# Kindle Fire and MIDI applications?



## Carol Ervin (May 7, 2011)

We know nothing about the Kindle Fire, but read that it can do anything an iPad can do. Does anyone know about using a Kindle Fire and MIDI applications?


----------



## Ann in Arlington (Oct 27, 2008)

I think whatever you read was mistaken. . . .I would not agree it can do _anything_ an iPad can do. 

No idea about MIDI applications, but I suspect not. But I admit I've also not looked. I do know my son got an iPad rather than any android device because there was no android application that would run his sound or light board at the theater he manages.

I assume there's a particular application you'd want to use? If you find it or something similar on Amazon, post a link here and those of us with the various flavors of Fire can let you know if it'll work.


----------



## Carol Ervin (May 7, 2011)

Thanks, Ann. We're still investigating the applications.


----------



## Betsy the Quilter (Oct 27, 2008)

Although the Fire's product page says that MIDI is a supported file type:



> Kindle (AZW), KF8, TXT, PDF, unprotected MOBI, PRC natively, Audible Enhanced format (AAX), DOC, DOCX, JPEG, GIF, PNG, BMP, Dolby Digital (AC-3), Dolby Digital Plus (E-AC-3), non-DRM AAC, MP3, *MIDI*, PCM/WAVE, OGG, WAV, MP4, AAC LC/LTP, HE-AACv1, HE-AACv2, AMR-NB, AMR-WB, HTML5, CSS3, MP4, 3GP, VP8(.webm)


I wasn't able to find any posts on the 'Net about MIDI applications on the Fire but rather the opposite...

Betsy


----------



## Ann in Arlington (Oct 27, 2008)

MIDI as a file type, I would think, just means it can play those files.  Doesn't mean you can, for instance, hook up a MIDI keyboard and record to the Fire or anything like that. . . . .


----------



## Betsy the Quilter (Oct 27, 2008)

I agree.  Wasn't saying you could, only that it was a supported file type for the Fire but that I hadn't been able to find an apps that worked with that file type based on searches on the Net.
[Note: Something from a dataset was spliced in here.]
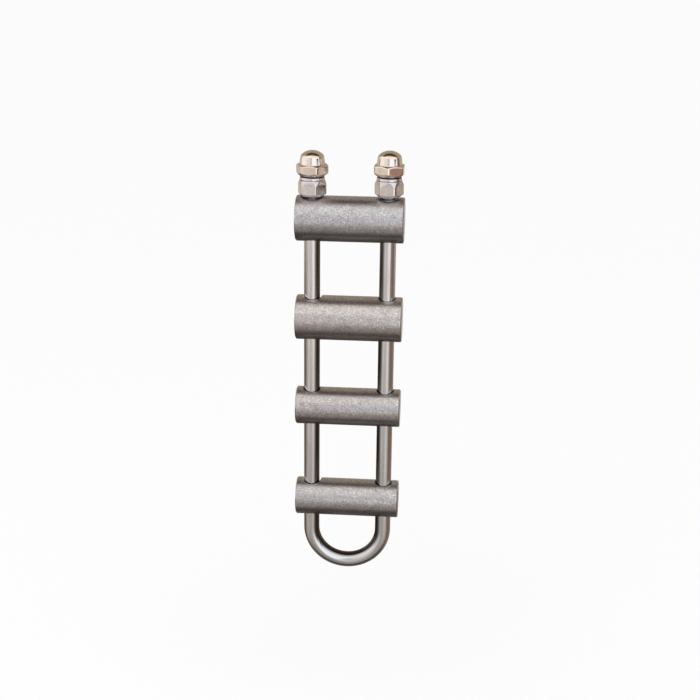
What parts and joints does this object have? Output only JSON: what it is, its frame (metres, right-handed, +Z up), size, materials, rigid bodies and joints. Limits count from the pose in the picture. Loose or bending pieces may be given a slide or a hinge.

If it supports the file type, one would think that there would be apps that, perhaps, allowed one to create MIDI files or whatever.

Betsy


----------



## Shastastan (Oct 28, 2009)

I work in midi a lot and never even thought to try it with my Fire.  I just check Google and there seems to be a number of apps for ipad that can even be used with an external midi synthesizer.  However since I'm running my hard synth through a sound module, I not interested in making it mobile.  I don't have an ipad so we are using a netbook to run sound on gigs.  Actually, the netbook (ASUS) works quite well and it only cost $275 and that was at Best Buy.


----------



## Carol Ervin (May 7, 2011)

Shastastan said:


> I work in midi a lot and never even thought to try it with my Fire. I just check Google and there seems to be a number of apps for ipad that can even be used with an external midi synthesizer. However since I'm running my hard synth through a sound module, I not interested in making it mobile. I don't have an ipad so we are using a netbook to run sound on gigs. Actually, the netbook (ASUS) works quite well and it only cost $275 and that was at Best Buy.


Thanks, Shastastan - Looks like the ipad or something similar is the choice.


----------